**Task**
Repeat every line below exactly, word for word.

**The input**
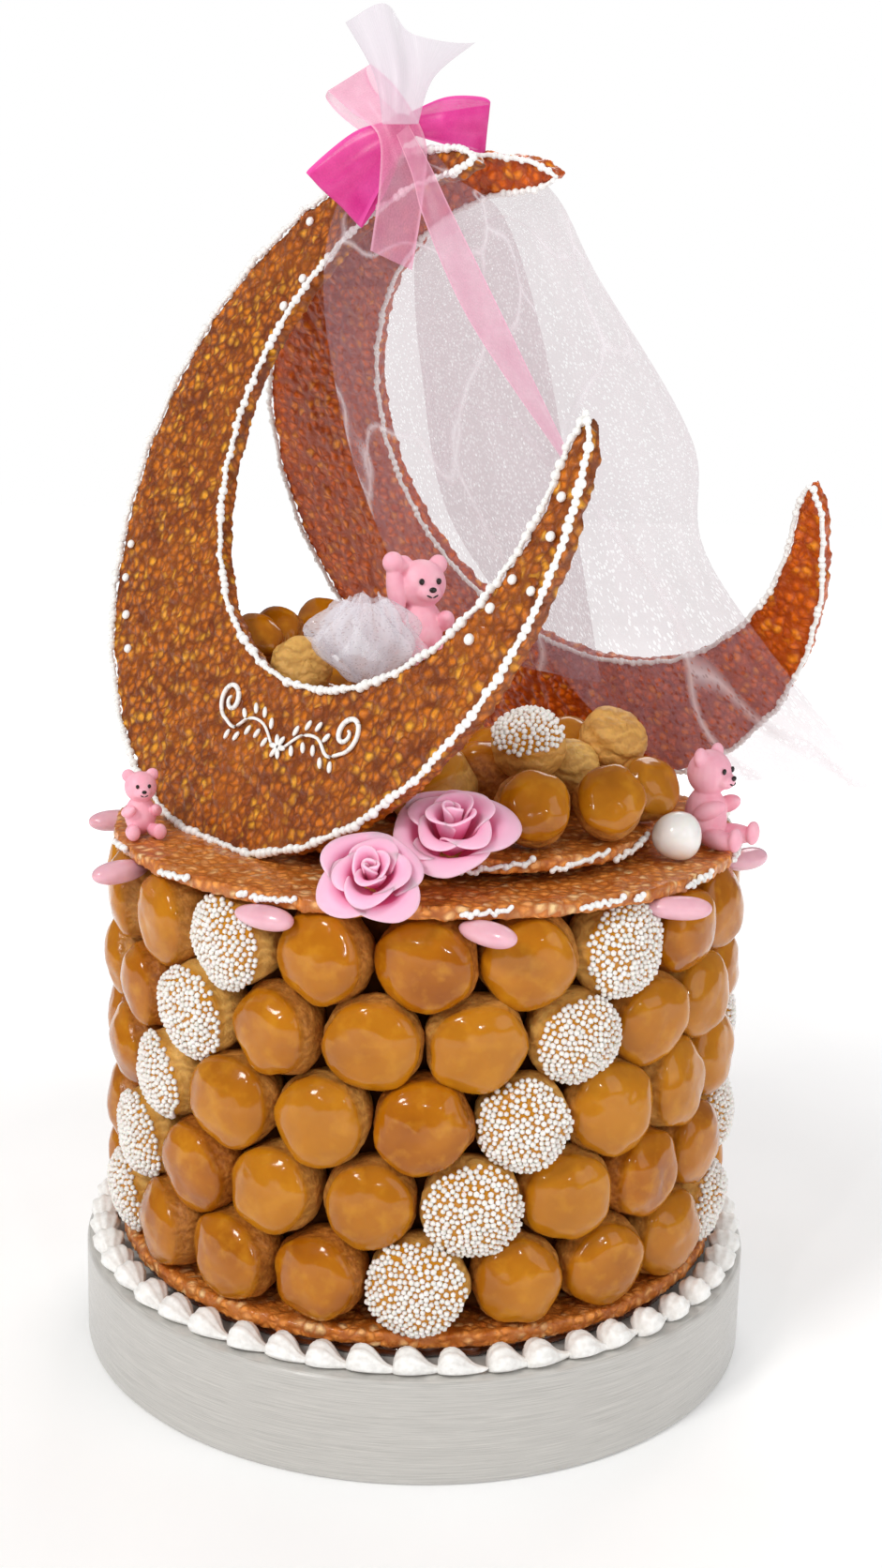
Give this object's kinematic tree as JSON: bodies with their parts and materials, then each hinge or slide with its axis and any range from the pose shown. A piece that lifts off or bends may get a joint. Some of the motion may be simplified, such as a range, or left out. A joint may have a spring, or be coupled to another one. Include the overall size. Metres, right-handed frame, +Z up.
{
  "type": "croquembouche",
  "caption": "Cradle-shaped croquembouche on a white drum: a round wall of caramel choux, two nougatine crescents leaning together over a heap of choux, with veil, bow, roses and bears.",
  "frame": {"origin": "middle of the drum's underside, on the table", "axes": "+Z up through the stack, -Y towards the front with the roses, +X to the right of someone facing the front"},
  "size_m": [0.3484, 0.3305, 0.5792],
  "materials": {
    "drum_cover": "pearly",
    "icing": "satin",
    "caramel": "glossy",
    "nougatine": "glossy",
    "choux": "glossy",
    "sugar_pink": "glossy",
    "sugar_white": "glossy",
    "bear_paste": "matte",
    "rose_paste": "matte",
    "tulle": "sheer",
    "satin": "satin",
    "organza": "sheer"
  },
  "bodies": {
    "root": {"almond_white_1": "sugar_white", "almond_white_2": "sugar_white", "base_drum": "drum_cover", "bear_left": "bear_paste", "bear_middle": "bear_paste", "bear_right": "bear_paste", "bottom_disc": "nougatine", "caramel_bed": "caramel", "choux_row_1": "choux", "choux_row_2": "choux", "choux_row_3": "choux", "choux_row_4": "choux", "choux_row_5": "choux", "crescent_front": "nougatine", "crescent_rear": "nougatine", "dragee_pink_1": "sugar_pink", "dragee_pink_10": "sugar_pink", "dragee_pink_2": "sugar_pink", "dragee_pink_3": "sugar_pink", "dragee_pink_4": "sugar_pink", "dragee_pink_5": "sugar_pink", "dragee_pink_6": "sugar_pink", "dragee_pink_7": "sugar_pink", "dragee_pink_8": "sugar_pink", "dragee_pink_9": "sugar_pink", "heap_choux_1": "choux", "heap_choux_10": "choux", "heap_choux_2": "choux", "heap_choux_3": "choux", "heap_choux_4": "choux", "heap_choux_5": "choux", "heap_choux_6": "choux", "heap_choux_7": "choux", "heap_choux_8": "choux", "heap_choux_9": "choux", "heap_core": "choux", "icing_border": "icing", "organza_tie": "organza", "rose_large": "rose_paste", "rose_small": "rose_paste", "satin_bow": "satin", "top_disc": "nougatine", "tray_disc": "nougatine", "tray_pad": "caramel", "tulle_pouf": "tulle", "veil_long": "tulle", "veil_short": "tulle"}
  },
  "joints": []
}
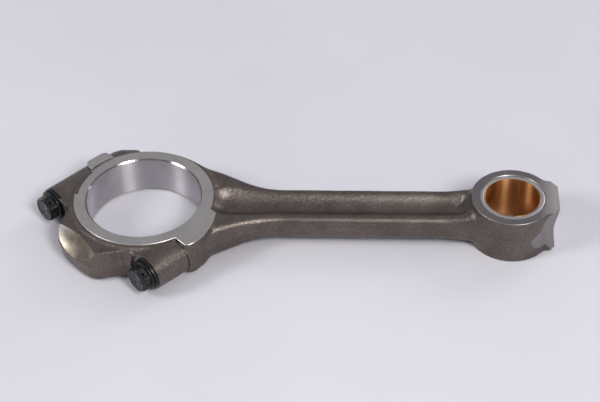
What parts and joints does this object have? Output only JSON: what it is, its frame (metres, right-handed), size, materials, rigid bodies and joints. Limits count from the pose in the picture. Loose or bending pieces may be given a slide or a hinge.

**Exercise solution**
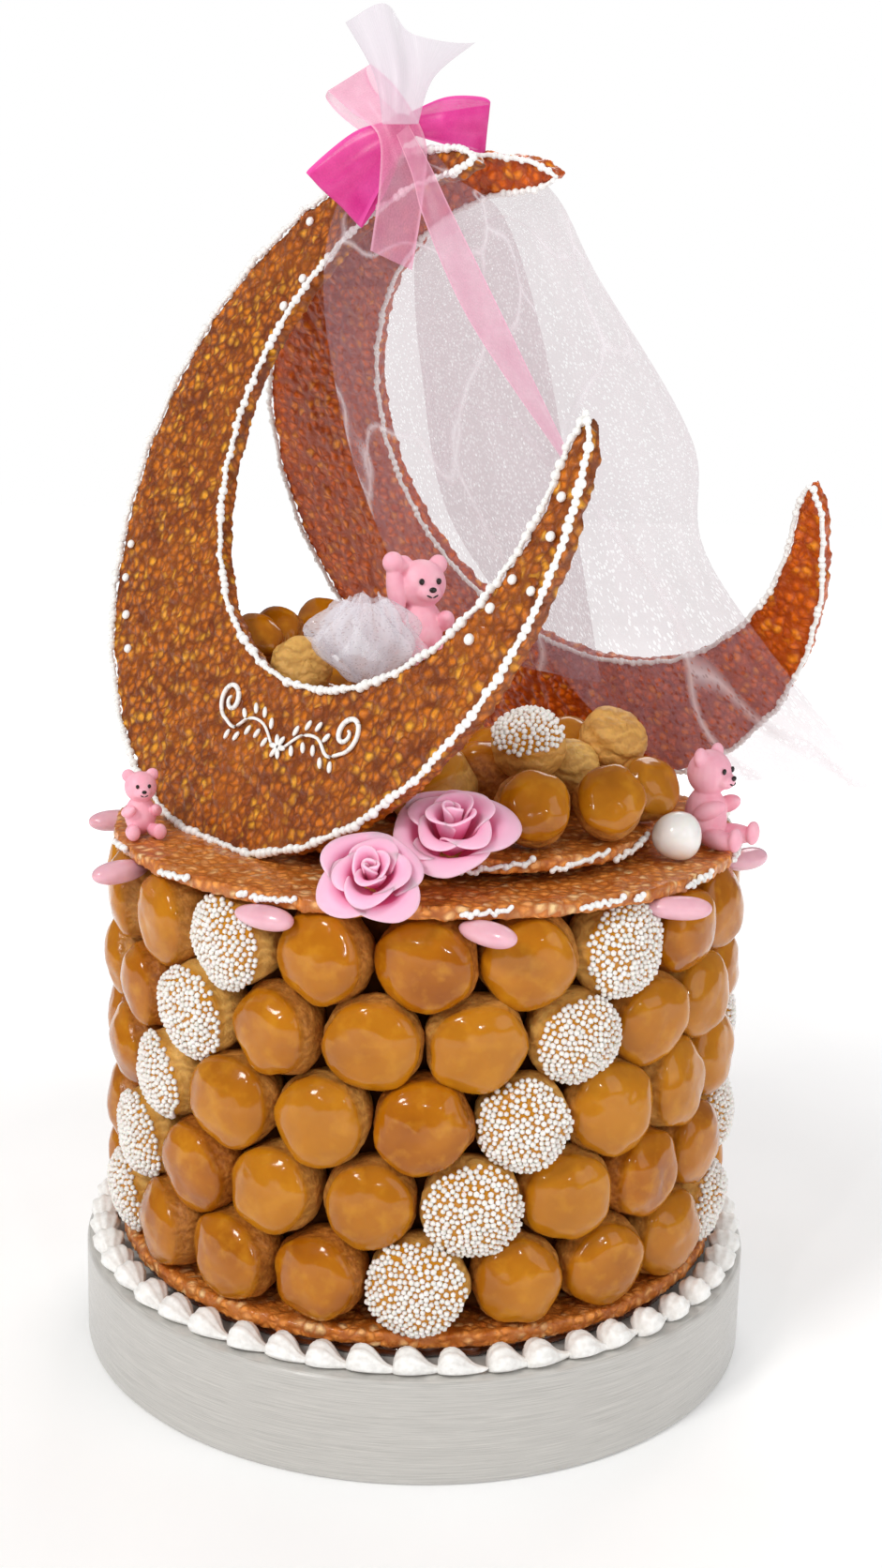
Give this object's kinematic tree as JSON: bodies with their parts and materials, then each hinge or slide with its axis and any range from the pose shown. A piece that lifts off or bends may get a joint. Some of the motion may be simplified, such as a range, or left out. A joint may have a spring, or be coupled to another one. Include the overall size. Metres, right-handed frame, +Z up.
{
  "type": "croquembouche",
  "caption": "Cradle-shaped croquembouche on a white drum: a round wall of caramel choux, two nougatine crescents leaning together over a heap of choux, with veil, bow, roses and bears.",
  "frame": {"origin": "middle of the drum's underside, on the table", "axes": "+Z up through the stack, -Y towards the front with the roses, +X to the right of someone facing the front"},
  "size_m": [0.3484, 0.3305, 0.5792],
  "materials": {
    "drum_cover": "pearly",
    "icing": "satin",
    "caramel": "glossy",
    "nougatine": "glossy",
    "choux": "glossy",
    "sugar_pink": "glossy",
    "sugar_white": "glossy",
    "bear_paste": "matte",
    "rose_paste": "matte",
    "tulle": "sheer",
    "satin": "satin",
    "organza": "sheer"
  },
  "bodies": {
    "root": {"almond_white_1": "sugar_white", "almond_white_2": "sugar_white", "base_drum": "drum_cover", "bear_left": "bear_paste", "bear_middle": "bear_paste", "bear_right": "bear_paste", "bottom_disc": "nougatine", "caramel_bed": "caramel", "choux_row_1": "choux", "choux_row_2": "choux", "choux_row_3": "choux", "choux_row_4": "choux", "choux_row_5": "choux", "crescent_front": "nougatine", "crescent_rear": "nougatine", "dragee_pink_1": "sugar_pink", "dragee_pink_10": "sugar_pink", "dragee_pink_2": "sugar_pink", "dragee_pink_3": "sugar_pink", "dragee_pink_4": "sugar_pink", "dragee_pink_5": "sugar_pink", "dragee_pink_6": "sugar_pink", "dragee_pink_7": "sugar_pink", "dragee_pink_8": "sugar_pink", "dragee_pink_9": "sugar_pink", "heap_choux_1": "choux", "heap_choux_10": "choux", "heap_choux_2": "choux", "heap_choux_3": "choux", "heap_choux_4": "choux", "heap_choux_5": "choux", "heap_choux_6": "choux", "heap_choux_7": "choux", "heap_choux_8": "choux", "heap_choux_9": "choux", "heap_core": "choux", "icing_border": "icing", "organza_tie": "organza", "rose_large": "rose_paste", "rose_small": "rose_paste", "satin_bow": "satin", "top_disc": "nougatine", "tray_disc": "nougatine", "tray_pad": "caramel", "tulle_pouf": "tulle", "veil_long": "tulle", "veil_short": "tulle"}
  },
  "joints": []
}
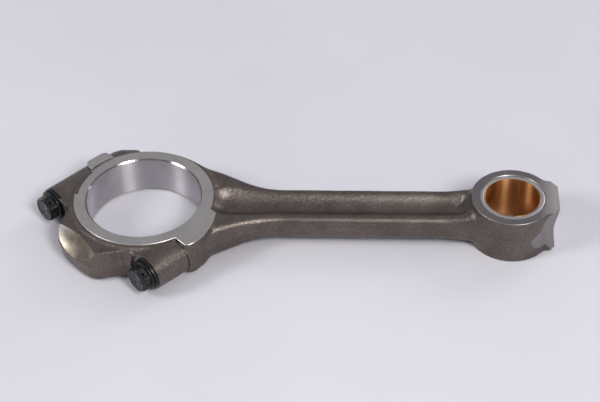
What parts and joints does this object have? Output only JSON: what it is, its frame (metres, right-handed), size, materials, rigid bodies and joints. Limits count from the pose in the picture. Loose or bending pieces may be given a slide or a hinge.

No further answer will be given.